Para Xu Bingqian, 23, recém-formada na faculdade, a pandemia acabou com seus planos de estudar na Espanha e se inscrever em escolas de pós-graduação lá. Um de seus professores, de Cuba, não pôde retornar à China para lecionar por causa das restrições de viagem. À medida que os bloqueios prendiam a Sra. Xu no dormitório, surgiram discussões com seus colegas de quarto. Eles lamentavam a perda de oportunidades educacionais, disse ela, e tinham poucas saídas para sua frustração.

Xu, que agora trabalha em uma livraria na cidade oriental de Qingdao, disse que as interrupções a levaram a adotar uma abordagem mais “conservadora” e evitar grandes mudanças, como encontrar um namorado.

“Não tenho certeza se ele será bom ou mau”, disse Xu. “Não quero que esse tipo de incerteza entre na minha vida.”

No mês passado, o assunto do casamento foi um tema quente online após a ampla circulação de um vídeo no Weibo, a versão chinesa do Twitter, que mostrava um homem matando sua esposa ao passar repetidamente por cima dela com seu carro após uma briga doméstica. Muitos dos comentários alertaram as mulheres contra o casamento. Uma hashtag recente do Weibo sobre a rejeição do casamento gerou 92 milhões de visualizações, com comentários citando a falta de proteção para as mulheres nas leis chinesas de divórcio e violência doméstica.

A parcela de mulheres de 25 a 29 anos na China urbana que nunca foram casadas aumentou para 40,6% em 2020, de 8,6% em 2000, de acordo com uma análise de Wang Feng, professor de sociologia da Universidade da Califórnia, em Irvine.

Muitos homens dizem que estão adiando o casamento porque se sentem economicamente inseguros. Por causa de uma preferência cultural por meninos durante a política de filho único do governo, que terminou em 2016, a China tem cerca de 35 milhões a mais de homens do que mulheres, alimentando um senso de competição econômica pelo casamento.

Xu Xi, 30, deixou um emprego em uma empresa multinacional de tecnologia para uma empresa estatal este ano.

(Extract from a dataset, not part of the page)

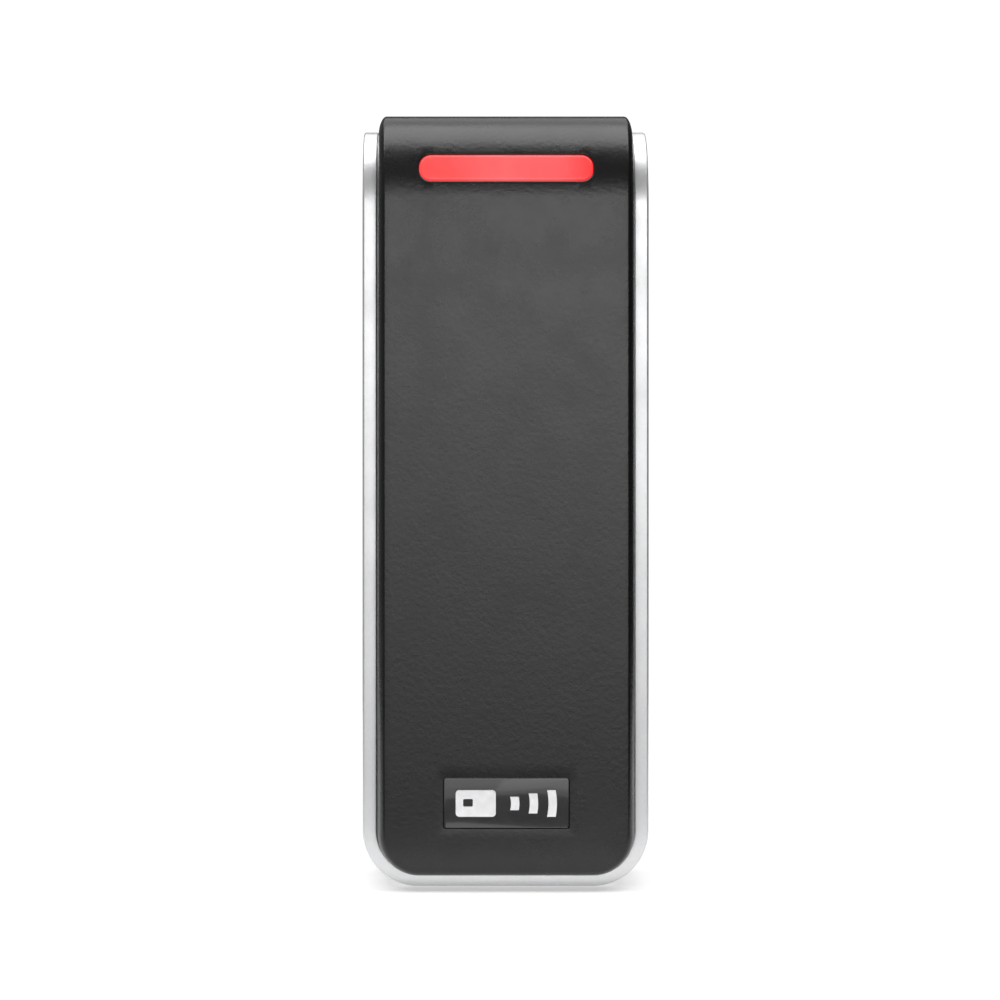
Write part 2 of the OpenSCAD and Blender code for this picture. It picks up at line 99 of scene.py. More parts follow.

Ele queria mais segurança no emprego, embora tenha aceitado um corte de 50% no salário e agora ganhe cerca de US$ 28.000 por ano.

Após a troca, ele se sente pronto para pedir a namorada em casamento no próximo ano, mas diz que não planeja ter filhos porque o custo é muito alto. Ele disse que muitas pessoas se sentem mais pobres apesar da China se tornar mais próspera, um sentimento que inevitavelmente afetará as atitudes dos trabalhadores em relação ao casamento. Ajustado para a produção econômica per capita, a China é o segundo país mais caro do mundo para criar um filho, atrás da Coreia do Sul, de acordo com demógrafos chineses.

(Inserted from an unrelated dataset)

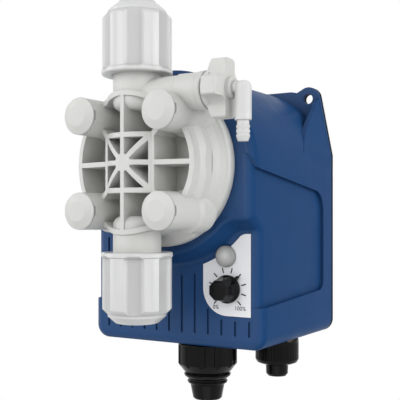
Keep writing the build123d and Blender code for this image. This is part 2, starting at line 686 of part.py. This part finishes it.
def make_union_nut(side):
    """Union nut: rim, six wide grip panels with flutes between them, chamfered crown."""
    crown = [(14.7, 30.7), (14.5, 31.8), (11.0, 34.9), (10.2, NUT_L)]
    if side > 0:
        crown += [(9.7, 35.4), (9.4, 36.4), (8.4, 37.5), (6.6, 38.2)]
    top = crown[-1][1]
    nut = turned((0, 0), (NUT_RIM_R - 0.5, 0), (NUT_RIM_R, 0.5), (NUT_RIM_R, 2.2), (NUT_R, 2.5), (NUT_R, 28.0), *crown, (0, top))
    for i in range(6):
        nut -= Rot(0, 0, 60 * i) * flute()
    nut -= turned((0, -1), (NECK_R + 0.15, -1), (NECK_R + 0.15, 18.6), (11.0, 18.6), (7.3, 28.0), (TUBE_HOLE_R, 28.0),
                  (TUBE_HOLE_R, top + 1), (0, top + 1))
    return port_plane(side) * nut


# ---------------------------------------------------------------- bleed valve
def make_bleed_seat():
    """Screwed-in seat: visible collar outside the branch, nose that the knob turns on."""
    collar = BRANCH_END + 2.7
    seat = turned((0, 22.2), (BLEED_BORE_R - 0.05, 22.2), (BLEED_BORE_R - 0.05, BRANCH_END), (COLLAR_R, BRANCH_END),
                  (COLLAR_R, collar - 0.4), (COLLAR_R - 0.4, collar), (5.0, collar), (5.0, 47.2), (4.5, 47.6), (0, 47.6))
    bore = turned((0, 22), (0.9, 22), (0.9, 24.6), (STEM_R + RUNNING_FIT, 25.8), (STEM_R + RUNNING_FIT, 48), (0, 48))
    return BLEED_AXIS * (seat - bore)


def make_bleed_o_ring():
    return BLEED_AXIS * Pos(0, 0, BRANCH_END - 0.6) * Torus(4.8, 0.6)


def make_bleed_needle():
    """Needle, stem and outlet spigot in one piece, drilled from a cross hole behind the tip."""
    stem = turned((0, 24.5), (0.7, 24.5), (STEM_R, 25.9), (STEM_R, 49.2), (3.0, 49.2), (3.0, 55.3), (1.8, 55.3),
                  (1.8, 58.2), (0, 58.2))
    stem -= rod(0.8, 28, 59)
    stem -= Pos(0, 0, 28.5) * Rot(90, 0, 0) * Cylinder(0.7, 6)
    return BLEED_AXIS * stem


def make_bleed_knob():
    """Four-winged hand knob: wings slope back to a round skirt, hub round the outlet."""
    half = WING_W / 2
    wings = Rectangle(2 * BLEED_KNOB_TIP, WING_W) + Rectangle(WING_W, 2 * BLEED_KNOB_TIP)
    inner = [(sx * half, sy * half) for sx in (-1, 1) for sy in (-1, 1)]
    wings = fillet(corners_near(wings, *inner), 4.4)
    tips = [(a, b) for a in (-half, half) for b in (-BLEED_KNOB_TIP, BLEED_KNOB_TIP)]
    tips += [(b, a) for a, b in tips]
    wings = fillet(corners_near(wings, *tips), 1.3)
    envelope = turned((0, 41.7), (8.7, 41.7), (9.2, 43.0), (13.2, WING_BACK), (BLEED_KNOB_TIP + 1, WING_BACK + 0.8),
                      (BLEED_KNOB_TIP + 1, WING_FRONT - 0.6), (13.0, WING_FRONT), (0, WING_FRONT))
    knob = prism(wings, 41.7, WING_FRONT) & envelope
    knob += turned((0, 41.7), (8.7, 41.7), (9.0, 42.2), (9.0, 44.2), (8.0, 45.2), (0, 45.2))
    knob += turned((0, 52), (5.3, 52), (5.1, 54.8), (4.7, 55.2), (0, 55.2))
    knob -= turned((0, 41), (5.5, 41), (5.5, 48.6), (3.0 + RUNNING_FIT, 48.6), (3.0 + RUNNING_FIT, 56), (0, 56))
    return BLEED_AXIS * knob


def make_bleed_elbow():
    """Outlet elbow: socket on the needle's spigot, tube down, three hose barbs."""
    arm = BLEED_AXIS * rod(2.95, 55.5, ELBOW_X)
    drop = Plane(origin=(ELBOW_X, 0, COLUMN_Z), x_dir=(1, 0, 0), z_dir=(0, 1, 0))
    profile = [(0, 8.25), (2.4, 8.25), (3.2, 10.6)]
    for i in range(3):
        profile += [(3.2, 11.2 + 2.2 * i), (2.85, 11.5 + 2.2 * i), (3.2, 12.8 + 2.2 * i)]
    profile = profile[:-1] + [(2.8, 18.0), (ELBOW_R, 18.0), (ELBOW_R, 33.2), (3.6, 34.8), (2.6, 35.8), (1.2, 36.2), (0, 36.25)]
    elbow = arm + drop * turned(*profile)
    elbow -= BLEED_AXIS * rod(1.85, 55, 58.6)
    elbow -= BLEED_AXIS * rod(1.3, 58, ELBOW_X)
    elbow -= drop * rod(1.3, 8, BLEED_Y)
    return elbow


# ---------------------------------------------------------------- underside
def make_gland_body():
    body = turned((CABLE_R, -9), (9.0, -9), (9.0, 0), (12.5, 0), (12.5, 2.4), (9.6, 2.4), (9.6, 11.5), (CABLE_R, 11.5))
    return GLAND_DOWN * body


def make_gland_locknut():
    return GLAND_DOWN * (Pos(0, 0, -8) * extrude(RegularPolygon(12.0, 6) - Circle(9.02), 4.4))


def make_gland_nut():
    """Cap nut with bold flutes that run out on its cone."""
    nut = turned((12.7, 0.4), (15.9, 0.4), (16.2, 1.2), (16.2, 12.0), (13.3, 15.9), (9.7, 15.9), (9.7, 2.8), (12.7, 2.8))
    for i in range(12):
        nut -= Rot(0, 0, 30 * i + 10) * rod(2.2, 1.6, 17, (17.3, 0))
    return GLAND_DOWN * nut


def make_gland_seal():
    return GLAND_DOWN * turned((CABLE_R, 11.5), (9.4, 11.5), (9.4, 15.9), (CABLE_R, 15.9))


def make_gland_boot():
    """Stepped strain-relief sleeve with two ridges."""
    sleeve = turned((CABLE_R, 15.9), (12.9, 15.9), (12.0, 16.9), (12.9, 17.7), (12.7, 18.7), (10.8, 20.3), (10.5, 21.0),
                    (11.1, 21.7), (10.8, 22.6), (9.4, 23.5), (8.0, 30.9), (7.3, 31.6), (CABLE_R, 31.6))
    return GLAND_DOWN * sleeve


def make_level_socket():
    body = turned((2.6, -9), (7.0, -9), (7.0, 0), (9.5, 0), (9.5, 1.0), (6.4, 1.0), (6.4, 11.0), (2.6, 11.0))
    return SOCKET_DOWN * body


def make_level_cap():
    """Finely knurled protective cap with a small pull stub."""
    cap = turned((0, 1.0), (12.1, 1.0), (12.3, 1.6), (12.3, 12.3), (11.4, 14.0), (9.3, 14.9), (6.4, 15.1),
                 (6.2, 20.6), (5.2, 21.9), (0, 21.9))
    for i in range(40):
        cap -= Rot(0, 0, 9 * i) * rod(0.45, 2.6, 13.0, (12.45, 0))
    cap -= turned((0, 0), (6.6, 0), (6.6, 11.2), (0, 11.2))
    return SOCKET_DOWN * cap


# ---------------------------------------------------------------- assembly
PIECES = {
    "housing": make_housing,
    "back_cover": make_back_cover,
    "cover_gasket": make_cover_gasket,
    "cover_screws": make_cover_screws,
    "control_label": make_label,
    "indicator_lens": make_lens,
    "indicator_led": make_led,
    "circuit_board": make_circuit_board,
    "board_components": make_board_components,
    "potentiometer": make_potentiometer,
    "potentiometer_shaft": make_potentiometer_shaft,
    "control_knob": make_control_knob,
    "solenoid_flange": make_solenoid_flange,
    "solenoid_shell": make_solenoid_shell,
    "coil_bobbin": make_bobbin,
    "coil_winding": make_winding,
    "pole_piece": make_pole_piece,
    "guide_bush": make_guide_bush,
    "plunger": make_plunger,
    "push_rod": make_push_rod,
    "return_spring": make_return_spring,
    "rear_pad": make_rear_pad,
    "rear_core": make_rear_core,
    "backing_plate": make_backing_plate,
    "diaphragm": make_diaphragm,
    "diaphragm_insert": make_diaphragm_insert,
    "head_o_ring": make_head_o_ring,
    "pump_head": make_pump_head,
    "head_bolts": make_head_bolts,
    "bolt_washers": make_bolt_washers,
    "bolt_caps": make_bolt_caps,
    "bleed_seat": make_bleed_seat,
    "bleed_o_ring": make_bleed_o_ring,
    "bleed_needle": make_bleed_needle,
    "bleed_knob": make_bleed_knob,
    "bleed_elbow": make_bleed_elbow,
    "gland_body": make_gland_body,
    "gland_locknut": make_gland_locknut,
    "gland_nut": make_gland_nut,
    "gland_seal": make_gland_seal,
    "gland_boot": make_gland_boot,
    "level_socket": make_level_socket,
    "level_socket_cap": make_level_cap,
}
PORT_PIECES = {
    "cartridge": make_cartridge,
    "ball": make_ball,
    "o_ring": make_port_o_ring,
    "nozzle": make_nozzle,
    "ferrule": make_ferrule,
    "union_nut": make_union_nut,
}

os.makedirs("parts", exist_ok=True)
for name, make in PIECES.items():
    export_step(IN_ROOM * make(), f"parts/{name}.step")
for port, side in (("discharge", 1), ("suction", -1)):
    for name, make in PORT_PIECES.items():
        export_step(IN_ROOM * make(side), f"parts/{port}_{name}.step")
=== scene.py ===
import json
import math

import bmesh
import bpy
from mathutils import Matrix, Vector


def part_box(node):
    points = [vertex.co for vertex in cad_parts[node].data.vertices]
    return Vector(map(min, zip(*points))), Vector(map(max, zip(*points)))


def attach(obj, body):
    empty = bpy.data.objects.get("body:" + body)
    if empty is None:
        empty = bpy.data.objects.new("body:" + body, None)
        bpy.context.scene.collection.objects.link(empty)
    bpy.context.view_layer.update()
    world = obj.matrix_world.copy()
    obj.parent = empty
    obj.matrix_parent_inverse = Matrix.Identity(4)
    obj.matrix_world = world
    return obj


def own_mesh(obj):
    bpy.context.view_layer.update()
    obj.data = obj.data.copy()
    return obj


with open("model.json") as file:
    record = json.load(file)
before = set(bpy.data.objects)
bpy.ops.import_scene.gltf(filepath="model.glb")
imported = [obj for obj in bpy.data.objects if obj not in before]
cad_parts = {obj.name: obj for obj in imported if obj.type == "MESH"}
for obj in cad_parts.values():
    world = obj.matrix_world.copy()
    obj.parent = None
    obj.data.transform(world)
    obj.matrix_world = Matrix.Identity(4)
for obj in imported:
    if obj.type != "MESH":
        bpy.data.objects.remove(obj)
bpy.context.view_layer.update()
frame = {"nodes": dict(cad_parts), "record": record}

nodes = frame["nodes"]
MM = 0.001


# ---------------------------------------------------------------- node helper

def linear(red, green, blue):
    """Screen values from 0 to 255 as a linear colour."""
    def channel(v):
        v = v / 255.0
        return v / 12.92 if v <= 0.04045 else ((v + 0.055) / 1.055) ** 2.4
    return (channel(red), channel(green), channel(blue), 1.0)


def shade(colour, factor):
    """The colour made darker or lighter by a factor."""
    return tuple(c * factor for c in colour[:3]) + (1.0,)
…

“No momento, ainda estou procurando estabilidade e vendo o que está acontecendo com a economia”, disse Xu, que mora na cidade de Chengdu, no sudoeste do país.

Até 2020, Erin Wang, 35, estava otimista em morar na China. Então, ela viu o governo reprimir empresas privadas, matando empregos no processo e adotando uma abordagem dura para a pandemia. Ela ficou preocupada com o ambiente cada vez mais autoritário.

“Senti que não tinha confiança para ter um bebê na China”, disse ela.

Recentemente, sentindo-se esgotada por seu trabalho de consultoria financeira, ela pediu demissão e mudou-se da cidade de Hangzhou para Xangai em busca de uma nova carreira. Ela espera que Xangai tenha um pool de namoro mais diversificado do que Hangzhou, onde ela disse que muitos homens em seu círculo social só queriam uma esposa obediente que sacrificaria sua carreira para ter filhos.

Em abril, ela viajou pelos Estados Unidos, onde já havia trabalhado por quatro anos, para ver se deveria voltar. Ela está na China por enquanto, mas elaborando um plano de saída, transferindo algum dinheiro para bancos estrangeiros e pesquisando vistos no exterior.

“Na verdade, quero me casar”, disse ela, “mas se não houver ninguém adequado, não é como se eu fosse morrer”.